R. LANGDON OGBURN: Being a philosophy major at West Point means that I spend a lot of time reading, thinking, and talking about military ethics—a topic that I find incredibly important and intellectually valuable as both an academic and a future officer in the United States Army. Militaries throughout the world are tasked with protecting the citizens they represent. However, this task necessitates that they must think deeply about the hardest ethical question: when and how it is permissible to take life. While I believe that traditional military ethics and the international law of armed conflict has done a great job of answering such questions in the past, I saw politicians and media pundits calling for the use modern war technology, most specifically drones, to be held to a new, more stringent standard than weapons of previous conflicts. I intuitively agreed with this idea of the moral difference of drones and I wanted find justification for my beliefs.

RICHARD ANAR: What was the process of doing the research?

R. LANGDON OGBURN: To understand why I believed the traditional standards of just war theory and the law of armed conflict do not adequately apply to drones, I began by examining works by theorists like Michael Walzer and Gabriella Blum. This helped me understand the ethical justification behind the status quo. One of the first pieces I found in my modern theoretical research was an argument against their moral difference by theorist Daniel Statman who, I believe, effectively rebutted early claims for the ethical difference of drones. I researched the works to see their justifications and whether Statman had represented them properly. Finally, I researched statistics about drone strikes and drones themselves as well as testimonies from those who have witnessed drone strikes and what it is like to live under the threat of the use of drones. Together, these work sources helped me understand the conditions under which drone strikes are conducted and enabled me to form a response to Statman's argument.

RICHARD ANAR: What were your findings?

R. LANGDON OGBURN: My findings were that the ultimate undoing of early arguments on the ethical difference of drones were that they tried to identify single conditions of drone strikes that suggest this difference. However, Statman was able to effectively counter each of these arguments by showing that each defined condition was not exclusive to drones, but were shared by traditional war technology as well. Drones, he argued, therefore should not be held to a different standard. In response to this, I drew from the ideas of the early critics and the firsthand accounts of drone strikes to form a list of three conditions of drone strikes—extreme precision, power disparity and knowledge disparity. While traditional tools of war may share one or two of these conditions, I argue that none of them share all three. Furthermore, I found that these conditions create an ethical situation that challenges the traditional idea that sides of war can indiscriminately kill enemy combatants. Rather, I found that the moral situation of drones is similar to traditional exceptions to the principle of indiscriminate killing of enemy combatants just war theory. This entails that drone strikes must be re-imagined if they are to be conducted ethically.

While my research focused on one principle of just war theory and one modern tool of war, I believe it shows a broader idea: the increased use and efficiency of technology in the modern war space requires just war theory to be rethought to be applicable to the conflicts of tomorrow. New discoveries must then be codified into international law to ensure that future wars are fought ethically.

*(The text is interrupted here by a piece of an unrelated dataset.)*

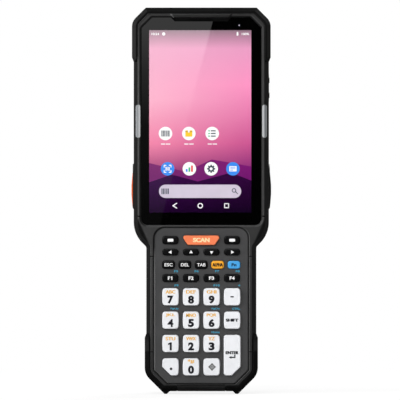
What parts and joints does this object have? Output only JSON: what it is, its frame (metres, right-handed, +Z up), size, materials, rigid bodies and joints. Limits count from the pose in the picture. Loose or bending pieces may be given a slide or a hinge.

RICHARD ANAR: Tell me about what you plan to do in the future regarding this research?

R. LANGDON OGBURN: In the immediate future, I hope to continue researching the ethical implications of new war technology as I finish my undergraduate experience and encourage my peers to do the same. After becoming an officer, I hope to be a voice for ethical considerations when employing these modern weapons and help the U.S. become an example in the international community on how to morality use new tools of war.

RICHARD ANAR: What were your impressions of the first online Carnegie Council student conference?

R. LANGDON OGBURN: As participating in this conference was something that I have wanted to do, I was originally concerned that it would be canceled. I was very excited to hear that the Carnegie Council would still be holding the conference virtually and it ended up being executed very well. It was incredibly interesting to be able to hear students from all over the world present their thought-provoking from research. It is encouraging to meet so many future leaders working on important issues that have global impacts like cyber security, conflict resolution and environmentalism. Despite extreme circumstances, the Carnegie Council still enabled us to come together and learn from one another, and I would suggest any student interested in such an event to apply.

RICHARD ANAR: What was your personal experience like presenting at the virtual conference?

R. LANGDON OGBURN: Despite not being able to have an in-person conference, all of us participants had the opportunity to watch each other’s presentations throughout the day on Zoom. I was very fortunate to be able to listen to each of my peers’ research and learned a great deal from each one of them. As there was a break after each of the three Zoom sessions, I used the time to practice presenting to a different member of my family (to the chagrin of a few of them). As the final session started, I became incredibly excited to present my research. At the beginning of my presentation I felt a little strange talking to my computer. However, this awkwardness soon melted away as I got into my ideas and thought about trying to convince those watching of my argument. At the conclusion of my presentation, I got to answer several valuable questions from the panel of judges that pushed me to think critically about my research and its implications. At the conclusion of the presentations, all the presenters returned for the concluding remarks and award ceremony. At this point we were able to congratulate each other on our presentations and spend a few moments together despite each of us being in locations all over the world. This entire experience was incredibly valuable for me and I am thankful to Carnegie Council for adapting to current events in a way that still enabled the participants to still present their research and learn from one another.